A common mistake in trading software is to show too much. A scanner can always find something moving, but that does not mean a customer has a useful opportunity.
Sovarion separates three layers:
Scanner candidates. The scanner watches live assets and detects unusual movement, catalysts, sector rotation, news pressure, and technical structure. This layer is broad by design. It is allowed to be noisy because its job is recall.
Brain forecasts. Only stronger candidates move to the Brain. The Brain must assign direction, target, ETA, confidence, quality, and reasons. The forecast move is measured from the start price of the forecast, not from the stock's existing daily percentage.
Customer opportunities. A card is shown only when the forecast clears the customer relevance gate. The current product target is a meaningful intraday move, not tiny changes that do not matter to smaller accounts. The ETA is variable: a day-trade forecast can be short or several hours, but it remains an intraday call.

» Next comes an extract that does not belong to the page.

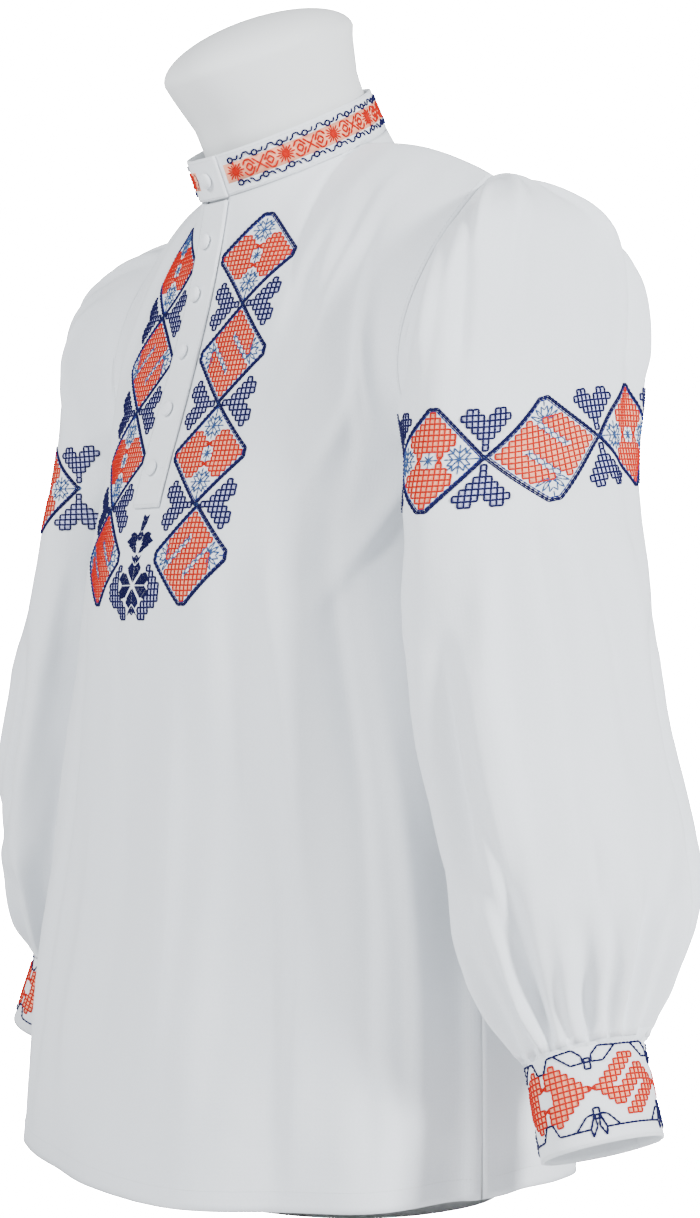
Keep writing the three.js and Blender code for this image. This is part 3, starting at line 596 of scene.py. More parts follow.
def raised(nodes, links, height, strength, distance, under=None):
    """A relief of that height, in metres, over another one or over the bare surface."""
    bump = nodes.new("ShaderNodeBump")
    bump.inputs["Strength"].default_value = strength
    bump.inputs["Distance"].default_value = distance
    links.new(height, bump.inputs["Height"])
    if under is not None:
        links.new(under, bump.inputs["Normal"])
    return bump.outputs["Normal"]


WAVE_FACTOR = 20  # of the wave pattern's own scale


def cotton_material(name, light, dark, weave=0.00055):
    """Plain-woven cotton: threads over and under by the piece's own UV map, with slubs and soft crumple."""
    material, nodes, links, shader = new_material(name, 0.88, 0.12)
    uv = nodes.new("ShaderNodeUVMap")
    uv.uv_map = "cut"
    threads = nodes.new("ShaderNodeMath")
    threads.operation = "MAXIMUM"
    for k, axis in enumerate(("X", "Y")):
        wave = nodes.new("ShaderNodeTexWave")
        wave.bands_direction = axis
        wave.inputs["Scale"].default_value = 1 / (weave * WAVE_FACTOR)
        wave.inputs["Distortion"].default_value = 0.6
        wave.inputs["Detail"].default_value = 1.0
        links.new(uv.outputs["UV"], wave.inputs["Vector"])
        links.new(wave.outputs["Fac"], threads.inputs[k])
    woven = raised(nodes, links, threads.outputs["Value"], 0.35, 0.00012)
    crumpled = raised(nodes, links, noise_over(nodes, links, 70, 4), 0.25, 0.0012, woven)
    links.new(crumpled, shader.inputs["Normal"])
    slubs = nodes.new("ShaderNodeMapRange")
    slubs.inputs["From Min"].default_value = 0.3
    slubs.inputs["From Max"].default_value = 0.7
    links.new(noise_over(nodes, links, 900, 3), slubs.inputs["Value"])
    two_tones(nodes, links, shader, slubs.outputs["Result"], dark, light)
    return material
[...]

Every visible card should answer the same questions quickly:
- What asset is this?
- Is the call long or short?
- What was the start price and start time?
- What is the target price?
- How much move is forecast from the start?
- How much time is left?
- How far has price progressed toward the target?
- Which news or market context matters?
The archive then evaluates the call after its deadline. If the snapshot coverage is insufficient, it should not be counted as a clean hit or miss. This is how the product protects the track record from looking better than it is.